High-frequency trading simulation with Stream Analytics

The combination of SQL language and JavaScript user-defined functions (UDFs) and user-defined aggregates (UDAs) in Azure Stream Analytics enables users to perform advanced analytics. Advanced analytics might include online machine learning training and scoring, as well as stateful process simulation. This article describes how to perform linear regression in an Azure Stream Analytics job that does continuous training and scoring in a high-frequency trading scenario.

High-frequency trading

The logical flow of high-frequency trading is about:

  1. Getting real-time quotes from a security exchange.
  2. Building a predictive model around the quotes, so we can anticipate the price movement.
  3. Placing buy or sell orders to make money from the successful prediction of the price movements.

As a result, we need:

  • A real-time quote feed.
  • A predictive model that can operate on the real-time quotes.
  • A trading simulation that demonstrates the profit or loss of the trading algorithm.

Real-time quote feed

IEX offers free real-time bid and ask quotes by using socket.io. A simple console program can be written to receive real-time quotes and push to Azure Event Hubs as a data source. The following code is a skeleton of the program. The code omits error handling for brevity. You also need to include SocketIoClientDotNet and WindowsAzure.ServiceBus NuGet packages in your project.
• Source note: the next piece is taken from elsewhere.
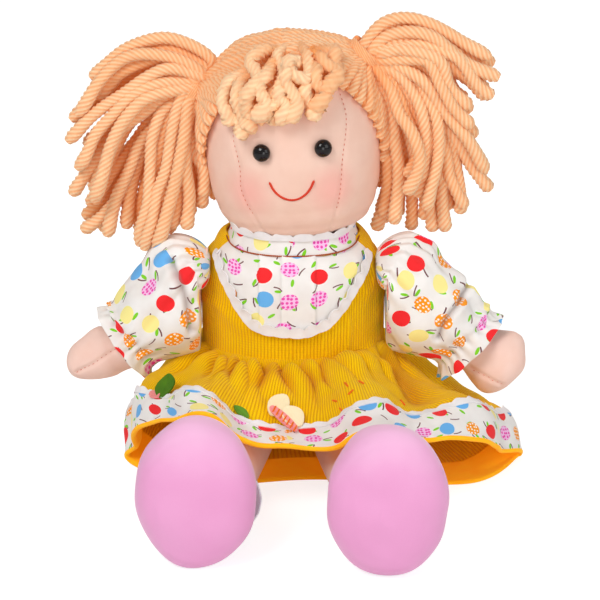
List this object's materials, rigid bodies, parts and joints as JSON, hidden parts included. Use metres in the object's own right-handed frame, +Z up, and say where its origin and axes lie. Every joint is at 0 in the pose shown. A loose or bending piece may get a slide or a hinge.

using Quobject.SocketIoClientDotNet.Client;
using Microsoft.ServiceBus.Messaging;
var symbols = "msft,fb,amzn,goog";
var eventHubClient = EventHubClient.CreateFromConnectionString(connectionString, eventHubName);
var socket = IO.Socket("https://ws-api.iextrading.com/1.0/tops");
socket.On(Socket.EVENT_MESSAGE, (message) =>
{
    eventHubClient.Send(new EventData(Encoding.UTF8.GetBytes((string)message)));
});
socket.On(Socket.EVENT_CONNECT, () =>
{
    socket.Emit("subscribe", symbols);
});

Here are some generated sample events:

{"symbol":"MSFT","marketPercent":0.03246,"bidSize":100,"bidPrice":74.8,"askSize":300,"askPrice":74.83,volume":70572,"lastSalePrice":74.825,"lastSaleSize":100,"lastSaleTime":1506953355123,lastUpdated":1506953357170,"sector":"softwareservices","securityType":"commonstock"}
{"symbol":"GOOG","marketPercent":0.04825,"bidSize":114,"bidPrice":870,"askSize":0,"askPrice":0,volume":11240,"lastSalePrice":959.47,"lastSaleSize":60,"lastSaleTime":1506953317571,lastUpdated":1506953357633,"sector":"softwareservices","securityType":"commonstock"}
{"symbol":"MSFT","marketPercent":0.03244,"bidSize":100,"bidPrice":74.8,"askSize":100,"askPrice":74.83,volume":70572,"lastSalePrice":74.825,"lastSaleSize":100,"lastSaleTime":1506953355123,lastUpdated":1506953359118,"sector":"softwareservices","securityType":"commonstock"}
{"symbol":"FB","marketPercent":0.01211,"bidSize":100,"bidPrice":169.9,"askSize":100,"askPrice":170.67,volume":39042,"lastSalePrice":170.67,"lastSaleSize":100,"lastSaleTime":1506953351912,lastUpdated":1506953359641,"sector":"softwareservices","securityType":"commonstock"}
{"symbol":"GOOG","marketPercent":0.04795,"bidSize":100,"bidPrice":959.19,"askSize":0,"askPrice":0,volume":11240,"lastSalePrice":959.47,"lastSaleSize":60,"lastSaleTime":1506953317571,lastUpdated":1506953360949,"sector":"softwareservices","securityType":"commonstock"}
{"symbol":"FB","marketPercent":0.0121,"bidSize":100,"bidPrice":169.9,"askSize":100,"askPrice":170.7,volume":39042,"lastSalePrice":170.67,"lastSaleSize":100,"lastSaleTime":1506953351912,lastUpdated":1506953362205,"sector":"softwareservices","securityType":"commonstock"}
{"symbol":"GOOG","marketPercent":0.04795,"bidSize":114,"bidPrice":870,"askSize":0,"askPrice":0,volume":11240,"lastSalePrice":959.47,"lastSaleSize":60,"lastSaleTime":1506953317571,lastUpdated":1506953362629,"sector":"softwareservices","securityType":"commonstock"}

Note

The time stamp of the event is lastUpdated, in epoch time.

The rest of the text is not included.